Brendan Frey,

University of Toronto

 

 

 

Abstract

The Affinity Propagation Algorithm for Identifying Data Centers

How would you identify a small number of face images that together accurately represent a data set of face images? How would you identify a small number of sentences that accurately reflect the content of a document? How would you identify a small number of cities that are most easily accessible from all other cities by commercial airline? How would you identify segments of DNA that reflect the expression properties of genes? Data centers, or exemplars, are traditionally found by randomly choosing an initial subset of data points and then iteratively refining it, but this only works well if that initial choice is close to a good solution. I'll describe a method called 'affinity propagation', which takes as input measures of similarity between pairs of data points, akin to kernels. Real-valued messages are exchanged between data points until a high-quality set of exemplars and corresponding clusters gradually emerges. I'll describe results we obtained when we used affinity propagation to identify exemplars and corresponding clusters in the above applications. Affinity propagation uniformly found clusters with much lower error than those found by other methods, and it did so in a fraction of the amount of time. Affinity propagation can be implemented in a few lines of MATLAB code.

 

About the Speaker

 

Brendan Frey received his PhD from the University of Toronto in 1997. From 1997 to 1999, he was a Beckman Fellow at the University of Illinois at Urbana Champaign and then he joined the Department of Computer Science at the University of Waterloo as an Assistant Professor. In 2001, Dr. Frey moved to the University of Toronto, where he is now an Associate Professor in Electrical and Computer Engineering, with cross-appointments to Computer Science and the Centre for Cellular and Bio-molecular Research.

He has consulted for Microsoft Research and various startup companies in the Toronto area. Dr. Frey is the author of the book Graphical Models for Machine Learning and Digital Communication and studies machine learning, probabilistic graphical models, molecular biology, computer vision and iterative decoding. Dr. Frey's most highly-cited work is on 'factor graphs and the sum-product algorithm'. In 2005, Dr. Frey's work on computational 'epitomes' with applications in vision received honorable mention for Best Paper at the IEEE Conference on Computer Vision and Pattern Recognition.

Dr.
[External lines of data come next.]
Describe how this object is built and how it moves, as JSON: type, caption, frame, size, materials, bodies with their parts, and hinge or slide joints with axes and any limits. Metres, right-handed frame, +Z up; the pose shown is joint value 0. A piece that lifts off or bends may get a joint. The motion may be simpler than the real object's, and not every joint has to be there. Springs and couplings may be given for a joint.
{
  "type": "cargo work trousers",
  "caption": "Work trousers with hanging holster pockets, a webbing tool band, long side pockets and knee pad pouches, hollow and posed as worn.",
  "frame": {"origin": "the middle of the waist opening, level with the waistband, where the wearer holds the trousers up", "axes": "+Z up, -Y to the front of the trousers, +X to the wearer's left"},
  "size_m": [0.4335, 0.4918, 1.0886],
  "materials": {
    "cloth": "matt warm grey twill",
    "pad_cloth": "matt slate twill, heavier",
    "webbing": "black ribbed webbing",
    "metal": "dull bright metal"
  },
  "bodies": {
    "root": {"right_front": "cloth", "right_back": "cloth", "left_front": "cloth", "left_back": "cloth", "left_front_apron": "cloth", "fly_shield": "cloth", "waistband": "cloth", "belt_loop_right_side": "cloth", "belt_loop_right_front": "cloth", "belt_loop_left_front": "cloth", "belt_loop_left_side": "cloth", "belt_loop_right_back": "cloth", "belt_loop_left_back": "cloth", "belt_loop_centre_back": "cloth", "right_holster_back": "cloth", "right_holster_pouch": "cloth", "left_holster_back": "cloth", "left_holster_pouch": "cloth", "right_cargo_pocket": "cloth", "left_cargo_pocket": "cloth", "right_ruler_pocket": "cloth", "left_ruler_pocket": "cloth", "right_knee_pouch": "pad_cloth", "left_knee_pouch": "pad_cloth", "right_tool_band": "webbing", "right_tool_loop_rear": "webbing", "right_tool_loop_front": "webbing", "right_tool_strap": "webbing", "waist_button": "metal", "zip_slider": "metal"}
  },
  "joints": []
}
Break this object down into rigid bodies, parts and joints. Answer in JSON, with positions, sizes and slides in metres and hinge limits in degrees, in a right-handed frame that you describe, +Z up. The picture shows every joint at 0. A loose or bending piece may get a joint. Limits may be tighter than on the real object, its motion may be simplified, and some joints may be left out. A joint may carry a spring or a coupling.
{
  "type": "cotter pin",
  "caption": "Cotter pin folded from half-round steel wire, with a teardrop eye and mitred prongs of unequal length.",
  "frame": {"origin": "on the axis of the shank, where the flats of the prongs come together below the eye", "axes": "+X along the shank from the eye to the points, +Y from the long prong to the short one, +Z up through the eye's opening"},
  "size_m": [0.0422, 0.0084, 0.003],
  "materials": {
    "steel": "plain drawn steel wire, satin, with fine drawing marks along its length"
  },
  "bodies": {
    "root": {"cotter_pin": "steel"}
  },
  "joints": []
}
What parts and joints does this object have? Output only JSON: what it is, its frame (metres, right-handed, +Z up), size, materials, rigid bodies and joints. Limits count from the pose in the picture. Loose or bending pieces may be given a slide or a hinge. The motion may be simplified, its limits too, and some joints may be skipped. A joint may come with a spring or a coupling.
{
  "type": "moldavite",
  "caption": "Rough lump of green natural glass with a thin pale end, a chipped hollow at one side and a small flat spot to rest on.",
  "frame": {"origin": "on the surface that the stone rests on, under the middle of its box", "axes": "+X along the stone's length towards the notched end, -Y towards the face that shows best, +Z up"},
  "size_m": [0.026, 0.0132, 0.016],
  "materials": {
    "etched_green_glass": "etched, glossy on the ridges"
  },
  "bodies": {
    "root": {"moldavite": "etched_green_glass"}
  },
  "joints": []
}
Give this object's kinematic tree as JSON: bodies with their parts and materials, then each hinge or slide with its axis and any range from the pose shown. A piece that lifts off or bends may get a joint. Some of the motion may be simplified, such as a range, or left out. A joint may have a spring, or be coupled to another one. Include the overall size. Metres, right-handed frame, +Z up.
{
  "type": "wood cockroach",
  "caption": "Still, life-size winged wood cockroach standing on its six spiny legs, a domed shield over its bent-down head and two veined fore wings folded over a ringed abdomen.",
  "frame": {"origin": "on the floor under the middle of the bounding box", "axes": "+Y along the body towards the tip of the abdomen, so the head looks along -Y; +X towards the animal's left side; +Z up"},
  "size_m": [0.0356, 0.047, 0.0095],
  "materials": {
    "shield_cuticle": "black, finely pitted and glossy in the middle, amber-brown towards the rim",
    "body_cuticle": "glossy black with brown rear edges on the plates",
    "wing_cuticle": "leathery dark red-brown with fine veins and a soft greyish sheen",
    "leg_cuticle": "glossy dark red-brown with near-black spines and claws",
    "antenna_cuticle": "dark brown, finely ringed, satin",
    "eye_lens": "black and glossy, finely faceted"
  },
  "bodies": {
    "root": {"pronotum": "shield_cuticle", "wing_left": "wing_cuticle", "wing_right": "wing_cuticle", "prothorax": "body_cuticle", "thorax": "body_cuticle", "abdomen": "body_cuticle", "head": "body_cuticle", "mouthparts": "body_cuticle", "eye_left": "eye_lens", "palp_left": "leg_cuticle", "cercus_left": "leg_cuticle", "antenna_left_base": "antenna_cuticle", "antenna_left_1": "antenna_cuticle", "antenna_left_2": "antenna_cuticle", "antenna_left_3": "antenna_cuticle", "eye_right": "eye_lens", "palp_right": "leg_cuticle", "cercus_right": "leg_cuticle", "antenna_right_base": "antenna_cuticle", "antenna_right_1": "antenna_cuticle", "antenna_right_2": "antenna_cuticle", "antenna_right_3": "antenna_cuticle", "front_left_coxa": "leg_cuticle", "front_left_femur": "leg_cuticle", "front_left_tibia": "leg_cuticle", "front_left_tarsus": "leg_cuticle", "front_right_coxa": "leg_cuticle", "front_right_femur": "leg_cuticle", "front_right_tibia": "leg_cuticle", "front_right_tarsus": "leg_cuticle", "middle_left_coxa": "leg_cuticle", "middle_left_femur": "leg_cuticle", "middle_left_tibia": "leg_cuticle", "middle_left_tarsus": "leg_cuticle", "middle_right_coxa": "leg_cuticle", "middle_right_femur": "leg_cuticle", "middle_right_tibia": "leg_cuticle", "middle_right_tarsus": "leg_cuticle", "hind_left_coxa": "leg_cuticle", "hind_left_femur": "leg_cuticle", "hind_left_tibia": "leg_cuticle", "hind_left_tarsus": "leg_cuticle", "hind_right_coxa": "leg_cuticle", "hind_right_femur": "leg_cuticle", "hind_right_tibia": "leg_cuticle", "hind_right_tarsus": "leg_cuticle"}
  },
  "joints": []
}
Frey's 2005 Nature Genetics paper reporting the first-ever exon-resolution analysis of the mammalian genome stirred up controversy in the molecular biology and genomics communities, which was reconciled in his favour in the March 2006 issue of Science. Dr. Frey is a Fellow of the Canadian Institute for Advanced Research, a winner of the Premier's Research Excellence Award, a former Fellow of the Beckman Foundation and a recipient of the NSERC 1967 Science and Engineering Award.